- [Supplied material]
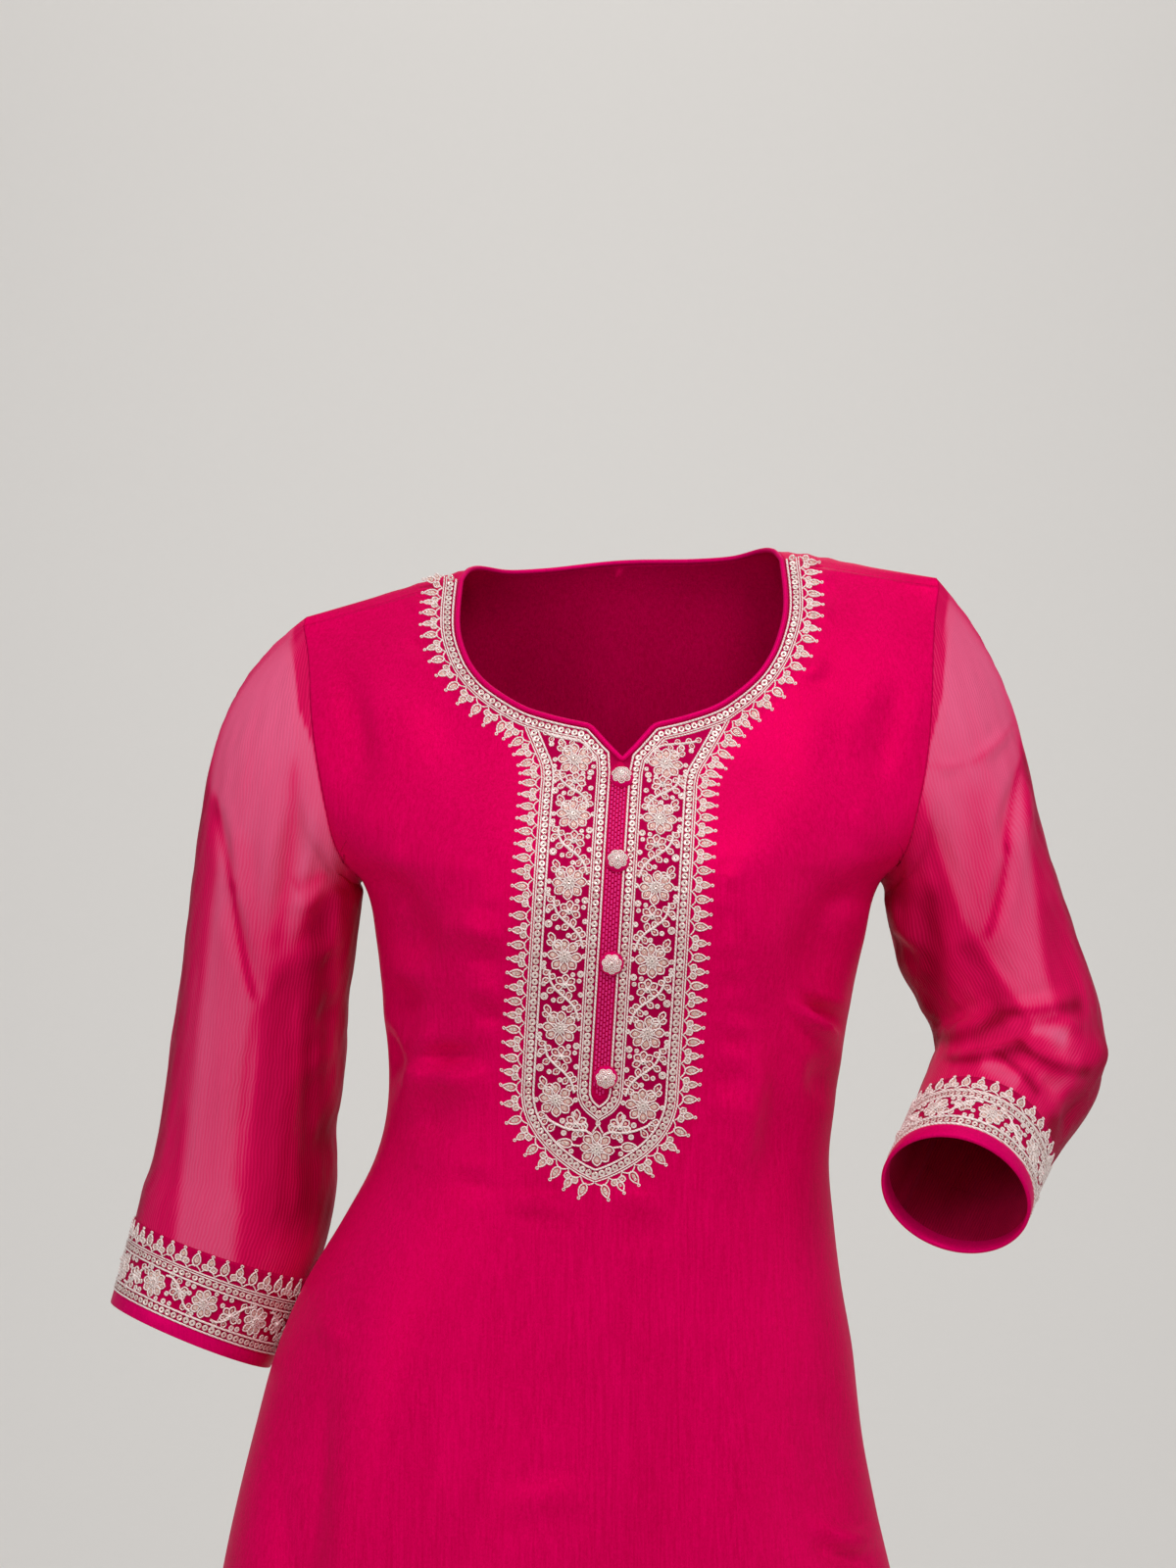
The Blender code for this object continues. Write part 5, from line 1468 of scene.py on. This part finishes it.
def build_neck_embroidery():
    chart = FrontChart()
    yoke = Yoke(chart)
    shade_ground(chart, yoke)
    borders, flowers, edge, discs = Needlework(), Needlework(), Needlework(), Needlework()
    yoke_borders(yoke, borders, discs)
    yoke_flowers(yoke, flowers, discs)
    pitch = sizes().fringe_pitch / MM
    for side in (-1, 1):
        fringe_side(edge, discs, fringe_path(yoke, side), pitch, side)
    place(borders.build("neck_cords", chart.lay, "metallic_thread"), "embroidered", "yoke_panel")
    place(flowers.build("neck_flowers", chart.lay, "metallic_thread"), "embroidered")
    place(edge.build("neck_fringe", chart.lay, "metallic_thread"), "embroidered")
    place(discs.build("neck_sequins", chart.lay, "sequins"), "embroidered")
    build_placket(chart, yoke)
    build_buttons(chart)


def fringe_side(edge, discs, path, pitch, side):
    """The fringe of one side. The right one is made like the left one and then mirrored."""
    if side > 0:
        fringe(edge, discs, path, pitch)
        return
    mirrored_edge, mirrored_discs = Needlework(), Needlework()
    fringe(mirrored_edge, mirrored_discs, path * (-1, 1), pitch)
    for source, target in ((mirrored_edge, edge), (mirrored_discs, discs)):
        flat, lift, faces, filled = source.arrays()
        target.put(flat * (-1, 1), lift, faces[:, ::-1], filled)


def build_placket(chart, yoke):
    """The narrow strip under the buttons, with its columns of running stitches."""
    ground, stitches = Needlework(), Needlework()
    rows = np.linspace(-0.5, PLACKET_FOOT - 1.5, 120)
    share = np.clip((rows - (PLACKET_FOOT - 8)) / 6.5, 0, 1)
    half = (EDGE_HALF + 1.0) * np.sqrt(np.maximum(0.02, 1 - share**2))
    half = np.minimum(half, np.maximum(0.4, (rows + 1.5) * 0.9))
    across = np.linspace(-1, 1, 9)
    down = np.broadcast_to(rows[:, None], (len(rows), len(across)))
    flat = yoke.axis.at(half[:, None] * across, down).reshape(-1, 2)
    lift = np.broadcast_to(0.35 - 0.25 * np.abs(across) ** 4, down.shape).ravel()
    ground.put(flat, lift, np.array(grid_faces(*down.shape, flip=True)))
    piece = ground.build("placket_strip", chart.lay, "placket_ground")
    place(piece, "piping", "placket")
    for k, column in enumerate(STITCH_COLUMNS):
        start = 5.0 + abs(column) * 0.2 + (1.6 if k % 2 else 0.0)
        stop = PLACKET_FOOT - 5.5 - abs(column) * 1.1
        for down in np.arange(start, stop, STITCH_PITCH):
            path = yoke.axis.at(np.full(4, column), np.linspace(down, down + STITCH_LONG, 4))
            stitches.thread(path, 1.2, base=0.25)
    place(stitches.build("placket_stitches", chart.lay, "pink_thread"), "piping")


def button_top(chart, number):
    """A button's place on the cloth, the way out of it, and the ways across and along."""
    low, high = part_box(f"button_{number}")
    middle = (np.array(low) + np.array(high)) / 2 / MM
    root = chart.flat(np.array([middle[0]]), np.array([middle[2]]))
    base = chart.lay(root, np.array([0.0]))[0]
    out = unit(chart.lay(root, np.array([1.0]))[0] - base)
    across = unit(np.array([1.0, 0.0, 0.0]) - out * out[0])
    return base, out, across, np.cross(out, across)


def button_dome(base, out, across, along):
    """Rings of a cloth-covered dome, from its shank to its crown."""
    turn = whole_turn(36)[:, None]
    way = across * np.cos(turn) + along * np.sin(turn)
    rings = []
    for share in np.linspace(0, 1, 12):
        angle = share * math.pi / 2
        cosine = math.cos(max(0.0, angle - 0.06 * (1 - share)))
        radius = max(BUTTON_RADIUS * max(0.0, cosine) ** 0.85, 0.02)
        radius = radius * (1 + 0.012 * np.cos(9 * turn) * (1 - share))
        rings.append(base + out * (BUTTON_LIFT + BUTTON_HEIGHT * math.sin(angle)) + way * radius)
    shank = base + (rings[0] - base) * 0.94 - out * 0.1
    return np.array([shank, *rings])


def on_dome(top, flat, lift):
    """Places of a button's flat chart on its dome."""
    base, out, across, along = top
    span = np.linalg.norm(flat, axis=1)
    angle = np.minimum(span / (BUTTON_RADIUS * 1.02), 1.35)
    radius, height = BUTTON_RADIUS * np.sin(angle) * 0.97, BUTTON_HEIGHT * np.cos(angle)
    way = flat / np.maximum(span, 1e-6)[:, None]
    way = across * way[:, :1] + along * way[:, 1:]
    normal = out * np.cos(angle)[:, None] + way * np.sin(angle)[:, None]
    dome = base + out * (height + BUTTON_LIFT)[:, None] + way * radius[:, None]
    return dome + normal * lift[:, None]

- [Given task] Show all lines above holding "from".

- [Output]
The Blender code for this object continues. Write part 5, from line 1468 of scene.py on. This part finishes it.
    """Rings of a cloth-covered dome, from its shank to its crown."""